Social Security

Because it is a million degrees, and Lily has grown increasingly anxious the past few days, today I picked up a couple of frozen marrow bones (cow shanks) from my favorite butcher in the Market. (Let’s not dwell on why the sole vegetarian* in the household purchases most of the meat products.) Frozen marrow bones are like Mastiff pacifiers. Nothing smaller than the lower leg of a cow can keep her occupied for more than 40 minutes, so it’s well worth the $3/lb every once in a while.
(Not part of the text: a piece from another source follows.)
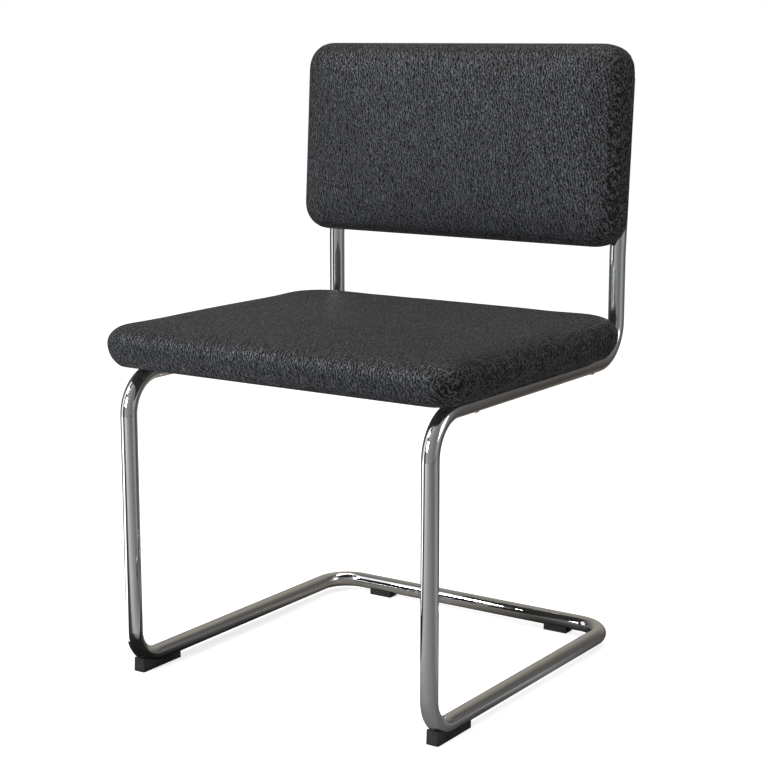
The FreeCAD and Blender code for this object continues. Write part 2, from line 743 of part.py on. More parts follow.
def opening_edges(pad, outward):
    """Half width, low and high edge of the gap in the leather under the board."""
    reach = PADS[pad]
    half = f"(Dims.frame_half_width - {TUBE_RADIUS} - Dims.return_margin + {outward})"
    low = f"({reach['low']} + Dims.{pad}_low_tuck + Dims.return_width - {outward})"
    high = f"({reach['high']} - Dims.{pad}_high_tuck - Dims.return_width + {outward})"
    return half, low, high


def make_leather(pad):
    """The leather: a closed skin with an opening underneath and four screw holes."""
    body = new_body(pad + "_leather", pad)
    pad_loft(body, "AdditiveLoft", "outside", pad, "0")
    pad_loft(body, "SubtractiveLoft", "inside", pad, "Dims.cover_thickness")
    above = ("0", "0", "Dims.cover_thickness + Dims.fit_gap")
    depth = "Dims.cover_thickness + 2 * Dims.fit_gap"
    opening = new_sketch(body, "opening", "XY_Plane", above)
    half, low, high = opening_edges(pad, "0")
    draw_rounded(opening, half, low, high, "Dims.layer_lap", "Dims.layer_lap")
    cut_down(body, "open_underside", opening, depth)
    holes = new_sketch(body, "screw_holes", "XY_Plane", above)
    draw_circles(holes, screw_centres(pad), "Dims.screw_hole")
    cut_down(body, "open_screw_holes", holes, depth)
    return body


def make_foam(pad):
    """The foam: it fills the leather, and the board is let into its underside."""
    name = pad + "_foam"
    body = new_body(name, pad)
    pad_loft(body, "AdditiveLoft", "block", pad, BOARD_BASE)
    bed = new_sketch(body, "board_bed", "XY_Plane", ("0", "0", f"{BOARD_TOP} + Dims.layer_gap"))
    board_outline(bed, pad, "Dims.fit_gap")
    cut_down(body, "bed", bed, f"{BOARD_TOP} + Dims.fit_gap")
    relief_top = f"{BOARD_TOP} + Dims.nut_flange + Dims.fit_gap"
    relief = new_sketch(body, "nut_relief", "XY_Plane", ("0", "0", relief_top))
    draw_circles(relief, screw_centres(pad), "Dims.nut_flange_diameter + 2 * Dims.fit_gap")
    cut_down(body, "reliefs", relief, "Dims.nut_flange + 2 * Dims.fit_gap")
    finish(name, body)


def make_plywood(pad):
    """The plywood, with holes for the barrels of the nuts."""
    body = new_body(pad + "_plywood", pad)
    outline = new_sketch(body, "board_outline", "XY_Plane", ("0", "0", BOARD_BASE))
    board_outline(outline, pad, "0")
    doc.recompute()
    feature(body, "Pad", "board", outline, "Dims.board_thickness")
    holes = new_sketch(body, "nut_holes", "XY_Plane", ("0", "0", f"{BOARD_TOP} + Dims.fit_gap"))
    draw_circles(holes, screw_centres(pad), "Dims.nut_barrel_diameter + 2 * Dims.layer_gap")
    cut_down(body, "open_nut_holes", holes, "Dims.board_thickness + 2 * Dims.fit_gap")
    return body


def make_nuts(pad):
    """Four flanged nuts, pushed into the board from above."""
    name = pad + "_tee_nuts"
    body = new_body(name, pad)
    bore = "(Dims.nut_bore / 2)"
    barrel = "(Dims.nut_barrel_diameter / 2)"
    flange = "(Dims.nut_flange_diameter / 2)"
    base = f"({BOARD_BASE} + Dims.nut_barrel_short)"
    seat = f"({BOARD_TOP} + Dims.layer_gap / 2)"
    top = f"({BOARD_TOP} + Dims.nut_flange)"
    nut = turned_at_screw(body, "nut", pad, [
        (bore, base),
        (barrel, base),
        (barrel, seat),
        (flange, seat),
        (flange, top),
        (bore, top),
    ])
    at_screws(body, [nut], pad)
    finish(name, body)


def make_screws(pad):
    """Four screws through the tube, with a hexagon socket in each raised head."""
    name = pad + "_screws"
    body = new_body(name, pad)
    head = "(Dims.screw_head / 2)"
    shank = "(Dims.screw_diameter / 2)"
    tip = f"({BOARD_TOP} + Dims.nut_flange - Dims.screw_short)"
    crest = f"({HEAD_PLANE} - Dims.screw_dome)"
    screw = turned_at_screw(body, "screw", pad, [
        ("0", tip),
        (shank, tip),
        (shank, f"{HEAD_PLANE} + {head} - {shank}"),
        (head, HEAD_PLANE),
        (f"0.8 * {head}", f"{HEAD_PLANE} - 0.6 * Dims.screw_dome"),
        (f"0.5 * {head}", crest),
        ("0", crest),
    ])
    doc.recompute()
    socket = new_sketch(body, "socket", "XY_Plane", ("0", "0", f"{crest} + Dims.socket_depth"))
    corners = []
    for turn in range(0, 360, 60):
        corners.append((
            f"Dims.frame_half_width + cos({turn} deg) * Dims.socket_width / sqrt(3)",
            f"{PADS[pad]['low_screw']} + sin({turn} deg) * Dims.socket_width / sqrt(3)",
        ))
    draw_polygon(socket, corners)
    recess = cut_down(body, "socket_recess", socket, "2 * Dims.socket_depth")
    at_screws(body, [screw, recess], pad)
    finish(name, body)


def make_layer(name, pad, thickness):
    """A flat sheet over the opening in the leather, between the two tubes."""
    body = new_body(name, pad)
    outline = new_sketch(body, "outline", "XY_Plane", ("0", "0", f"-Dims.layer_gap - {thickness}"))
    half, low, high = opening_edges(pad, "Dims.layer_lap")
    draw_rounded(outline, half, low, high, "Dims.layer_lap", "Dims.layer_lap")
    doc.recompute()
    feature(body, "Pad", "sheet", outline, thickness)
    return body


def staple_rows(body, name, along, centre, base, span, count, spread):
    """Two parallel rows of staples, made from the first staple of the first row."""
    x, y = centre
    plane, offset = {
        "X": ("XZ_Plane", (x, base, f"-{y}")),
        "Y": ("YZ_Plane", (y, base, x)),
    }[along]
    outline = new_sketch(body, name + "_outline", plane, offset)
    outside = "(Dims.staple_crown / 2)"
    inside = "(Dims.staple_crown / 2 - Dims.staple_flat)"
    draw_polygon(outline, [
        (f"-{outside}", "0"),
        (outside, "0"),
        (outside, "Dims.staple_leg"),
        (inside, "Dims.staple_leg"),
        (inside, "Dims.staple_flat"),
        (f"-{inside}", "Dims.staple_flat"),
        (f"-{inside}", "Dims.staple_leg"),
        (f"-{outside}", "Dims.staple_leg"),
    ])
    doc.recompute()
    staple = feature(body, "Pad", name + "_staple", outline, "Dims.staple_wire")
    staple.Midplane = True
    across = {"X": "Y", "Y": "X"}[along]
    row = row_of(body, name + "_row", along + "_Axis", span, count)
    pair = row_of(body, name + "_pair", across + "_Axis", spread, 2)
    repeat(body, name, [staple], row, pair)
    doc.recompute()


def make_staples(name, pad, outward, base, across, along):
    """Staples on all four sides, a named distance outside the opening in the leather."""
    body = new_body(name, pad)
    half, low, high = opening_edges(pad, outward)
    margin = "Dims.staple_margin"
    wide = f"2 * {half}"
    deep = f"({high} - {low})"
    first = f"(-{half})"
    staple_rows(body, "wide_rows", "X", (f"({first} + {margin})", low), base,
                f"{wide} - 2 * {margin}", across, deep)
    staple_rows(body, "deep_rows", "Y", (first, f"({low} + {margin})"), base,
                f"{deep} - 2 * {margin}", along, wide)
    return finish(name, body)


def make_studs():
    """Six push-in studs that hold the rear panel on the board."""
    body = new_body("back_panel_studs", "back")
    half, low, high = opening_edges("back", "(-Dims.stud_margin)")
    outline = new_sketch(body, "stud_outline", "XZ_Plane", (f"-{half}", "0", f"-{low}"))
    radius = "(Dims.stud_diameter / 2)"
    draw_polygon(outline, [
        ("0", "0"),
        (radius, "0"),
        (radius, f"Dims.stud_length - {radius} / 2"),
        (f"{radius} / 2", "Dims.stud_length"),
        ("0", "Dims.stud_length"),
    ])
    doc.recompute()
    stud = turned(body, "stud", outline)
    columns = row_of(body, "columns", "X_Axis", f"2 * {half}", 3)
    rows = row_of(body, "rows", "Y_Axis", f"{high} - {low}", 2)
    repeat(body, "grid", [stud], columns, rows)
    return finish("back_panel_studs", body)


# The leather's staples lie just outside the cloth or panel that covers the opening.
crown_base = "(-Dims.layer_gap - Dims.staple_flat)"
edge_line = "(Dims.layer_lap + Dims.staple_clear)"

# The seat, whose dust cloth is stapled over the opening.
cloth_base = f"({crown_base} - Dims.layer_gap - Dims.cloth_thickness)"
seat_cover_staples = make_staples("seat_cover_staples", "seat", edge_line, crown_base, 8, 7)
seat_cloth_staples = make_staples("seat_cloth_staples", "seat", "(Dims.layer_lap / 2)", cloth_base, 9, 8)
shaped("seat_cover", make_leather("seat"), seat_cover_staples, seat_cloth_staples)
make_foam("seat")
shaped("seat_board", make_plywood("seat"), seat_cover_staples, seat_cloth_staples)
seat_cloth = make_layer("seat_cloth", "seat", "Dims.cloth_thickness")
shaped("seat_dust_cloth", seat_cloth, seat_cloth_staples)
make_nuts("seat")
make_screws("seat")

# The back, whose thin rear panel is held by studs over the opening.
back_cover_staples = make_staples("back_cover_staples", "back", edge_line, crown_base, 8, 4)
back_studs = make_studs()
shaped("back_cover", make_leather("back"), back_cover_staples)
make_foam("back")
shaped("back_board", make_plywood("back"), back_cover_staples, back_studs)
finish("back_panel", make_layer("back_panel", "back", "Dims.panel_thickness"))
make_nuts("back")
make_screws("back")

doc.recompute()
for item in doc.Objects:
    if "Invalid" in item.State or "Error" in item.State:
        raise RuntimeError(item.Name + " did not build: " + str(item.State))
for node in NODES:
    if node.Shape.isNull() or not node.Shape.isValid():
        raise RuntimeError(node.Label + " is not a sound solid")

os.makedirs("parts", exist_ok=True)
for node in NODES:
    node.Shape.exportStep("parts/" + node.Label + ".step")
    print(f"{node.Label}: {len(node.Shape.Solids)} solid(s), {node.Shape.Volume / 1000:.1f} cm3")
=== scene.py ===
# %% [markdown]
# # Dressing a cantilever chair
#
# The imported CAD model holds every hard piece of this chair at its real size: one bent tube,
# two boards, a rear panel, glides, plugs, screws, nuts, staples and studs. This file adds what
# CAD can't: the two stuffed leather pads, the finishes, the lamps and the camera. All lengths
# are in metres, in the same frame as the CAD model, so nothing has to be moved into place.

import math

import bmesh
import bpy
from mathutils import Matrix, Vector


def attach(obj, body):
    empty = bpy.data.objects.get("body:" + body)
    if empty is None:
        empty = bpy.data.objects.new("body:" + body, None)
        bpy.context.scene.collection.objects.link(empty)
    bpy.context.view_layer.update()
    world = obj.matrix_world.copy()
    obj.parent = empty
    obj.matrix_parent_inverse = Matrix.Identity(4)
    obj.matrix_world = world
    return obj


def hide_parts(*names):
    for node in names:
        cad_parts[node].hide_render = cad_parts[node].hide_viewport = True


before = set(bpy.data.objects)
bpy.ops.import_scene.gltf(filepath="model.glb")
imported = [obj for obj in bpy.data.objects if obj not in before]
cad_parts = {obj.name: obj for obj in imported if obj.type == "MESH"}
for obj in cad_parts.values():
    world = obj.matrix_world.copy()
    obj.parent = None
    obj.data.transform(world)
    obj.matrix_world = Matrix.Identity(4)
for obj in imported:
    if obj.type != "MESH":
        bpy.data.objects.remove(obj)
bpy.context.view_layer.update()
bpy.context.scene.view_settings.view_transform = "Standard"
print("packed nodes:", len(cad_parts))

# %% [markdown]
# An operator works on everything that is selected, and the loaded nodes come in selected.
# So each step below first clears the selection, then picks the one object that it works on.

# %% Choose what an operator works on


def choose(piece):
    """Selects one object alone and makes it active."""
    if bpy.context.mode != "OBJECT":
        bpy.ops.object.mode_set(mode="OBJECT")
    bpy.ops.object.select_all(action="DESELECT")
    piece.select_set(True)
    bpy.context.view_layer.objects.active = piece


def edit_all(piece):
    """Enters edit mode with the whole mesh selected."""
    choose(piece)
    bpy.ops.object.mode_set(mode="EDIT")
    bpy.ops.mesh.select_all(action="SELECT")


def leave_edit():
    """Goes back to object mode."""
    bpy.ops.object.mode_set(mode="OBJECT")


def select_faces(piece, wanted):
    """Selects the faces whose middle is wanted, in edit mode, and gives back the mesh."""
    shape = bmesh.from_edit_mesh(piece.data)
    for face in shape.faces:
        face.select = wanted(face.calc_center_median())
    return shape


def finish_with(piece, kind, **settings):
    """Adds a modifier with its settings and applies it at once."""
    choose(piece)
    modifier = piece.modifiers.new(kind.title(), kind)
    for name, value in settings.items():
        setattr(modifier, name, value)
    bpy.ops.object.modifier_apply(modifier=modifier.name)


# %% [markdown]
# The photograph looks slightly down on the chair from its right front corner. The camera's
# place and its 85 mm lens come from a fit to the straight lengths of tube in the picture, so
# the legs, the runners and the crossbar fall where they are in the photograph.

# %% The camera
CAMERA_PLACE = (1.3252, -1.9654, 0.8337)
CAMERA_TURN = 33.842
CAMERA_DIP = 10.860
CAMERA_LENS = 85
CAMERA_SENSOR = 36

bpy.ops.object.camera_add(
    location=CAMERA_PLACE,
    rotation=(math.radians(90 - CAMERA_DIP), 0, math.radians(CAMERA_TURN)),
)
camera = bpy.context.object
camera.name = "camera"
camera.data.lens = CAMERA_LENS
camera.data.sensor_width = CAMERA_SENSOR
bpy.context.scene.camera = camera
print("camera looks", CAMERA_DIP, "degrees down")

# %% [markdown]
# ## Shader helpers
#
# A material is a small graph. Helpers keep the graphs readable: one adds a node with its
# settings, one joins an output to an input, and two more make and use a group of nodes. The
# sockets of a colour mix share their names with others, so they are picked by number.

# %% Nodes and links
MIX_LOW = 6
MIX_HIGH = 7
MIX_COLOUR = 2


def add_node(tree, kind, inputs=None, **settings):
    """A new shader node with its settings and its unlinked input values."""
    made = tree.nodes.new("ShaderNode" + kind)
    for name, value in settings.items():
        setattr(made, name, value)
    for name, value in (inputs or {}).items():
        made.inputs[name].default_value = value
    return made


def join(tree, output, target):
    """Links an output to an input."""
    tree.links.new(output, target)


def new_group(name, inputs, outputs):
    """A shader node group with named sockets, and its input and output nodes."""
    tree = bpy.data.node_groups.new(name, "ShaderNodeTree")
    for title, value in inputs.items():
        kind = "NodeSocketVector" if title == "Vector" else "NodeSocketFloat"
        socket = tree.interface.new_socket(title, in_out="INPUT", socket_type=kind)
        if title != "Vector":
            socket.default_value = value
    for title in outputs:
        tree.interface.new_socket(title, in_out="OUTPUT", socket_type="NodeSocketFloat")
    return tree, tree.nodes.new("NodeGroupInput"), tree.nodes.new("NodeGroupOutput")


def use_group(tree, group, place, **inputs):
    """Places a group in a material, fed with coordinates and its own values."""
    made = tree.nodes.new("ShaderNodeGroup")
    made.node_tree = group
    join(tree, place, made.inputs["Vector"])
    for title, value in inputs.items():
        made.inputs[title.replace("_", " ")].default_value = value
    return made


# %% [markdown]
# ### A leather grain
#
# Faux leather is embossed: short raised ridges, about three millimetres from one to the next,
# with narrow creases between them, which the leather colours black as painted shade. On the
# photograph's pads they look like rice grains that mostly stand upright. A wave texture gives
# ridges at an even distance, and a noise that bends its coordinates by less than a ridge breaks
# them into short, winding pieces. A second, much finer noise roughens their tops.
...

The kittehs are all stretched out into long, flat hairballs. Occasionally, one them stirs enough to go sit in the kitchen window for a few minutes, but they inevitably return to the floor. Nigel and Nada haven’t even bothered to try to kill each other, tonight. I think it’s too hot for their usual battle royale.

It’s certainly too hot for me to sleep. My hair is stuck to my neck, the most hateful feeling in the world, and even my bare feet feel overly warm. Last week, I was wearing wool socks and flannel pajamas. This week, I want to crawl into my freezer.

How do people live like this all the time? Or even half the time? The only thing that makes it even nominally enjoyable is knowing that it will cool down next week. It’s too. damn. hot.

On the other hand, the fig and avocado trees are loving the weather, so the retirement plan continues apace. Because global warming is my Social Security, oh, yes. Call me crazy, but we’ll see who’s laughing when I have the first avocado orchard in Seattle, mwah hah hah haaaa… ahem.